Lot 3647
  • 3647


800,000 - 1,200,000 HKD
bidding is closed


  • ivory (Elephas maximus)
skilfully carved as an official standing on an octagonal pedestal base resting on ruyi scroll feet, decpited with his hands clasped together before his chest and holding a ceremonial baton (hu), his face naturalistically rendered with downcast eyes and a solemn expression, wearing a ritual headdress meticulously detailed with floral and ruyi designs, dressed in loose ceremonial robes with a tasselled endless knot tied around his collar, his robes similarly depicted with elaborate embroidery terminating with a tasselled hem, the patinated ivory of a variegated creamy-brown colour


A European collection.
Spink and Son Ltd, London, 31st October 1953.

Catalogue Note

This fine ivory carving of an official is notable for the naturalistic depiction of the figure, which is devoid of the heavy stylisation that characterised later Ming carvings. With his strongly defined brows, nose and lips, the face appears individual to the official, which is accentuated by his full rounded shoulders that appear to hunch slightly when viewed from the side. While the exact identity remains a matter of speculation, the tall hat and tablet he holds suggests that it may be intended as a Daoist figure. While gilt-bronze Daoist figures are known from the Ming dynasty, ivory examples are extremely rare.

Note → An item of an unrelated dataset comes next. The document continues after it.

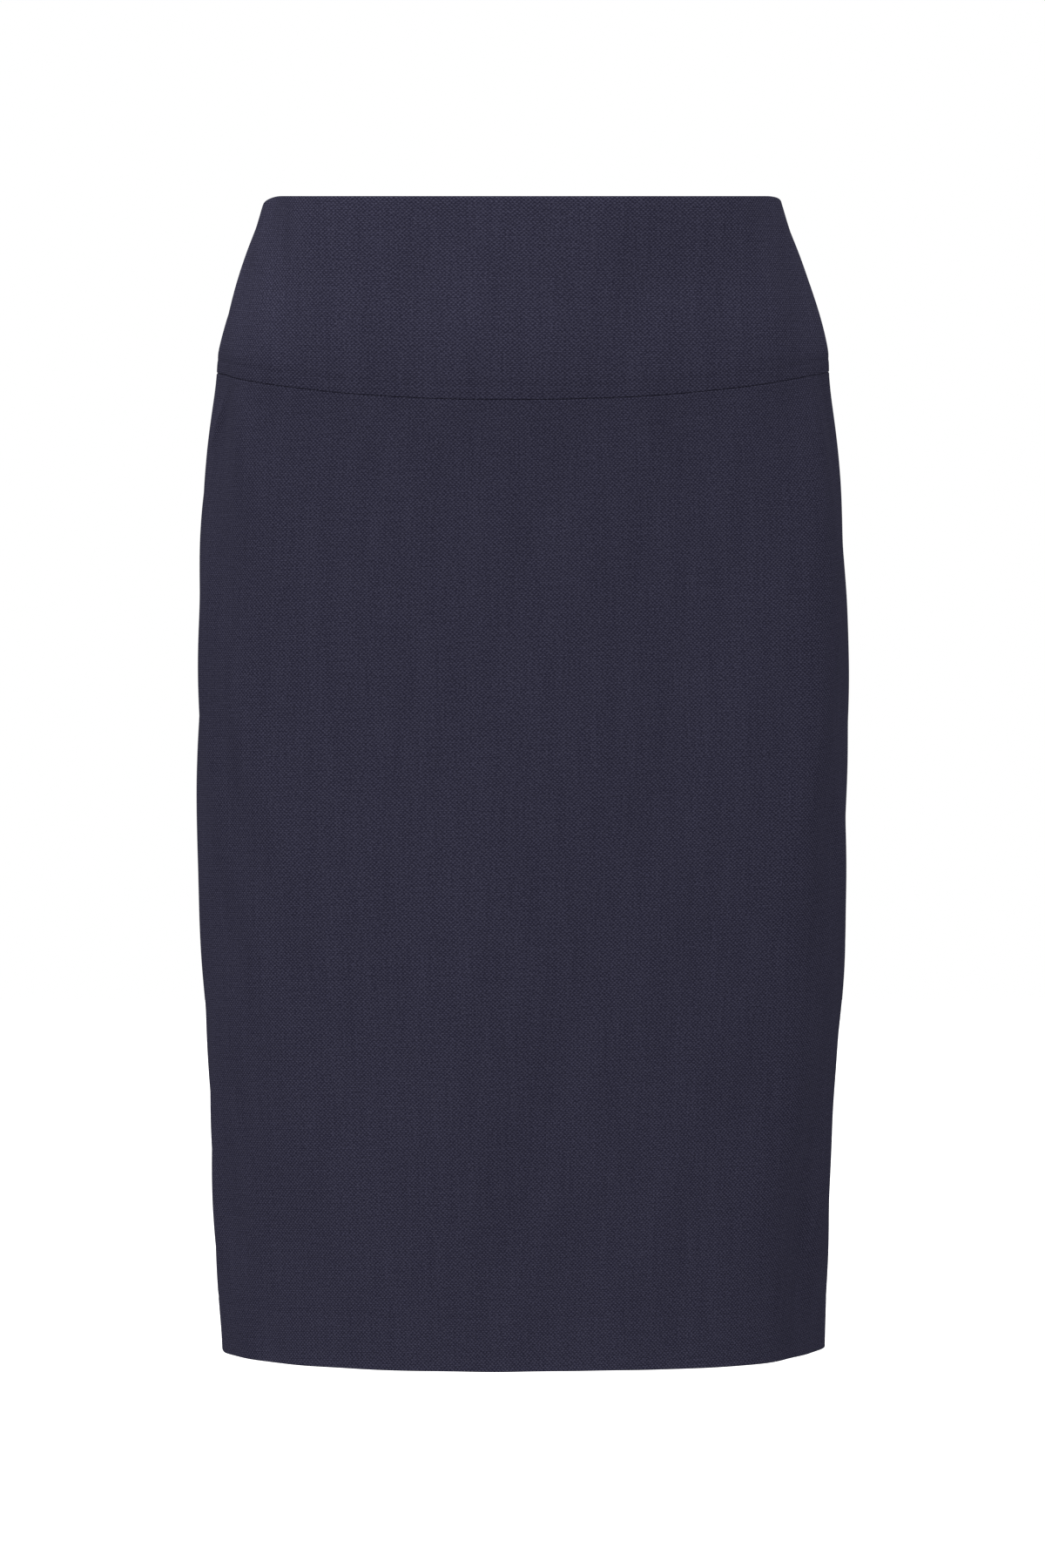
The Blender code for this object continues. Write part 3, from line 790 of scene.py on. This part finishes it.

The linearity of this carving suggests woodblock prints provided the source for the style of depiction. Deprived of the technique of washes in the early Ming period, woodblock prints made maximum use of the clean lines accented with small areas of detailed designs. The level of intricate decoration on the back, from the neatly combed hair to the ornately-decorated textile panel on his robe and hat create an effective contrast with the drapery and suggests it was created to be viewed from all angles. Furthermore, by leaving his robes undecorated, except for the edging along the neck and sleeves, the focus is drawn to his face.

During the Yuan dynasty, ivory was often used in palace decoration, thus leaving little for other private use outside the court. Lack of materials led to the decline of the art until the Ming dynasty, thus the few that were produced were of the highest quality. Only a small number of early Chinese ivory figures is known, including three figures of Buddha sold at Christie’s New York, 28th/29th October 1977, lot 130; and a standing figure sold in our London rooms, 8th November 1994, lot 362. All four figures appear to be later copies of Song originals, possibly from the late Song or Yuan periods. See also a large figure of Buddha, attributed to the late Yuan to Ming dynasty, sold at Christie’s New York, 19th March 2009, lot 601.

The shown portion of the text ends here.